The report, “The High-Risk Financing Behind the Dakota Access Pipeline: A Potential Stranded Asset in the Bakken Region of North Dakota,” describes why Dakota Access is pushing so hard to meet its January 1 deadline. If it does not, producers and shippers who signed contracts two years ago committing to use the pipeline will then have the option to renegotiate the terms of those contracts, or even terminate them.

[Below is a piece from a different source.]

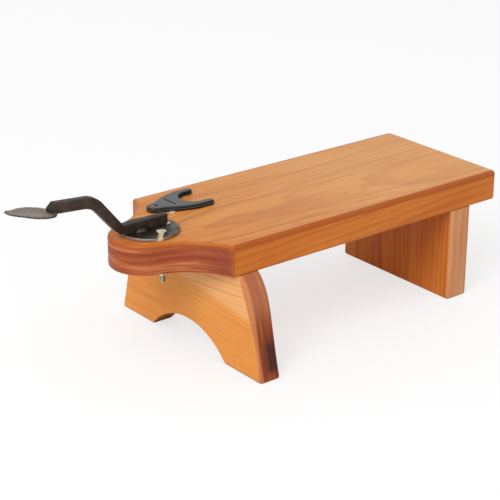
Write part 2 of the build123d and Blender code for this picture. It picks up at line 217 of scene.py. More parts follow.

Producers and shippers may well want to do that, because oil prices plummeted soon after the contracts were signed in 2014, and the economics of Bakken drilling are dismal now in comparison. Production has declined dramatically and continues to decline more each month, with no end in sight. As a result, there is no real need for the Dakota Access pipeline, because the existing pipelines out of the Bakken, combined with the capacity of local refineries, more than meet the demand of producers wanting to get their products to markets. And that doesn’t even take into account the fact that some shippers will always choose rail because rail lines serve destinations that pipelines cannot.
In other words, Bakken infrastructure is already overbuilt, so shippers do not need the Dakota Access pipeline, and depending on the details of contractual terms, may well be interested in renegotiation with DAPL or even terminating their purchase agreements. This would put the project at risk of becoming a stranded asset, even before construction is fully complete.
On Thursday, November 17, the largest bank in Norway, DNB Bank, announced that it would sell its assets in the project, in response to a groundswell of popular pressure asking them to divest. They have yet to withdraw their loans from the project, which make up a substantial portion of the overall project financing, but have said they are considering doing so.
Meanwhile, water protectors continue to shut down construction sites and supply yards, and confront the man camps that often serve as hotbeds of violent crime and sexual trafficking, which disproportionately affects Native women and girls. As the police and vigilante violence continues in response, with many more brutal arrests this week, more and more companies and banks may begin to see the light and move to the right side of history.
by the Sacred Stone Camp
And just how much of that cost was incurred from buying force? We cannot eat oil, we cannot drink oil, we cannot grow on contaminated land. We have too little studies done on the use of the chemicals used to clean up oil spills. Nobody knows the long term impact. Remember Vietnam and Agent Orange? How do we allow the risk when his loss is minimal compared to the loss of life and sustainability that we cannot replace due to his profit margin.
#NODAPL!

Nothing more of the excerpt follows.